In northern Minnesota, one little town is gussing and gassing up again for an annual event that has people flocking to its own main street rather than distant malls on Black Friday, the day after Thanksgiving.

The people of Aitkin are hosting the 22nd annual Fish House Parade, a winter kick-off celebration so quirky and unusual that it has attracted as many as 6,000 spectators and worldwide media attention.

Townfolk and visitors, many with silly get-ups such as hats shaped like fish heads, drive or pull decorated fish houses and other floats that tie to the winter-fishing theme through the business district, while spectators clap their chopper mittens and vendors sell hot chocolate and other winter staples.

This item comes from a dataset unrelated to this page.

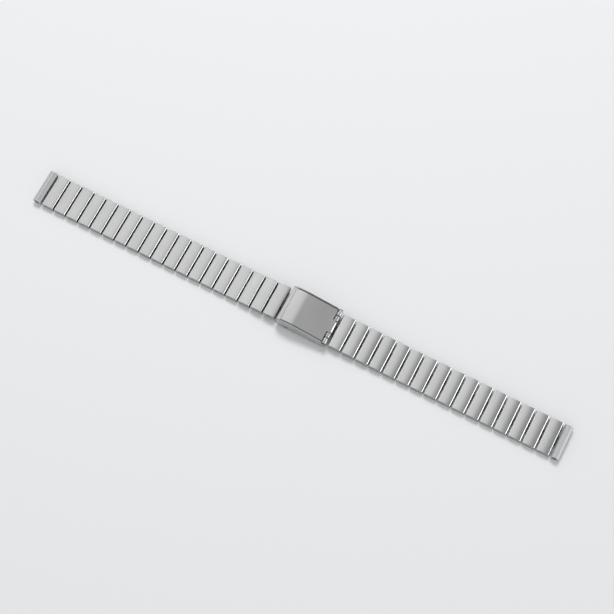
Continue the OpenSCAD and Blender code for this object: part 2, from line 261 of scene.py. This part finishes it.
def stations(y0, y1, rim):
    """Pairs of inset and y along a prism whose two rims are rounded."""
    if rim == 0:
        return [(0, y0), (0, y1)]
    angles = [math.pi / 2 * k / RIM_STEPS for k in range(RIM_STEPS + 1)]
    near = [(rim * (1 - math.sin(a)), rim * (1 - math.cos(a))) for a in angles]
    return [(d, y0 + y) for d, y in near] + [(d, y1 - y) for d, y in reversed(near)]


def prism(outline, y0, y1, rim=0, zones=None, side=SATIN, rims=None, body=RIM_STEPS,
        edge=POLISHED):
    """New object with that outline in x-z between two y values.

    side is the finish of all its sides, or zones that of each. rims, where given, are the
    pairs of inset and y that replace the rounded rims, and body is the number of the strip
    between two of them that is no rim. edge is the finish of the rims.
    """
    bm = bmesh.new()
    rims = rims or stations(y0, y1, rim)
    rings = [[bm.verts.new((x, y, z)) for x, z in inset(outline, d)] for d, y in rims]
    count = len(outline)
    for number, (a, b) in enumerate(zip(rings, rings[1:])):
        on_rim = len(rims) > 2 and number != body
        for i in range(count):
            j = (i + 1) % count
            face = bm.faces.new((a[i], b[i], b[j], a[j]))
            face.material_index = edge if on_rim else zones[i] if zones else side
    for ring in (rings[0], rings[-1]):
        bm.faces.new(ring).material_index = SATIN
    bmesh.ops.recalc_face_normals(bm, faces=bm.faces)
    mesh = bpy.data.meshes.new("prism")
    for _ in FINISHES:
        mesh.materials.append(None)
    bm.to_mesh(mesh)
    bm.free()
    made = bpy.data.objects.new("prism", mesh)
    bpy.context.scene.collection.objects.link(made)
    return made


def both_sides(outline, y0, y1, rim=0, side=SATIN):
    """The same prism on both sides of the band, as two objects."""
    # The rims get painted shade
    return [prism(outline, a, b, rim, side=side, edge=PAINTED_SHADE) for a, b in ((y0, y1), (-y1, -y0))]


def combine(body, tool, operation):
    """Joins the tool to the body or cuts it away, and removes the tool."""
    step = body.modifiers.new("step", "BOOLEAN")
    step.operation = operation
    step.solver = "EXACT"
    step.material_mode = "INDEX"
    step.object = tool
    bpy.context.view_layer.update()
    graph = bpy.context.evaluated_depsgraph_get()
    made = bpy.data.meshes.new_from_object(body.evaluated_get(graph))
    body.modifiers.clear()
    body.data = made
    bpy.data.objects.remove(tool)
    if not made.polygons:
        raise RuntimeError(f"a {operation.lower()} left nothing of a piece")
    return body


def assemble(body, joined=(), cut=()):
    """One solid from a body, what is joined to it and what is then cut away."""
    for tool in joined:
        combine(body, tool, "UNION")
    for tool in cut:
        combine(body, tool, "DIFFERENCE")
    return body


def finish_piece(piece, name, materials, body, nodes=()):
    """Names a piece, gives it its materials and even shading, and makes it ride on its body.

    nodes names the construction parts that it replaces.
    """
    piece.name = piece.data.name = name
    for place, material in enumerate(materials):
        piece.data.materials[place] = material
    piece.data.shade_smooth()
    piece.data.set_sharp_from_angle(angle=SMOOTH_ANGLE)
    even = piece.modifiers.new("Even shading", "WEIGHTED_NORMAL")
    even.keep_sharp = True
    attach(piece, body)
    if nodes:
        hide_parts(*nodes)
    return piece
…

The parade, conceived by the Chamber of Commerce in 1990, became part of a daylong series of events starting with a pancake breakfast and ending with a stew supper and stores open into the evening.

When this reporter visited in 2005, he encountered parade entrant Norv Pervier of Brainerd motoring down main street on a gas-powered toilet, pulling a wagon with a cardboard likeness of a fish house. The sight was captured in the image above by Star Tribune photographer Richard Sennott.

Handy with tools, Pervier had rescued the porcelin commode from a cow pasture and mounted it on a go-cart. He'd changed the steering mechanism to a tiller high enough for him to hold as he sat on the toilet seat.

One parade spectator watched Pervier putt by and said: "He must get good gas mileage."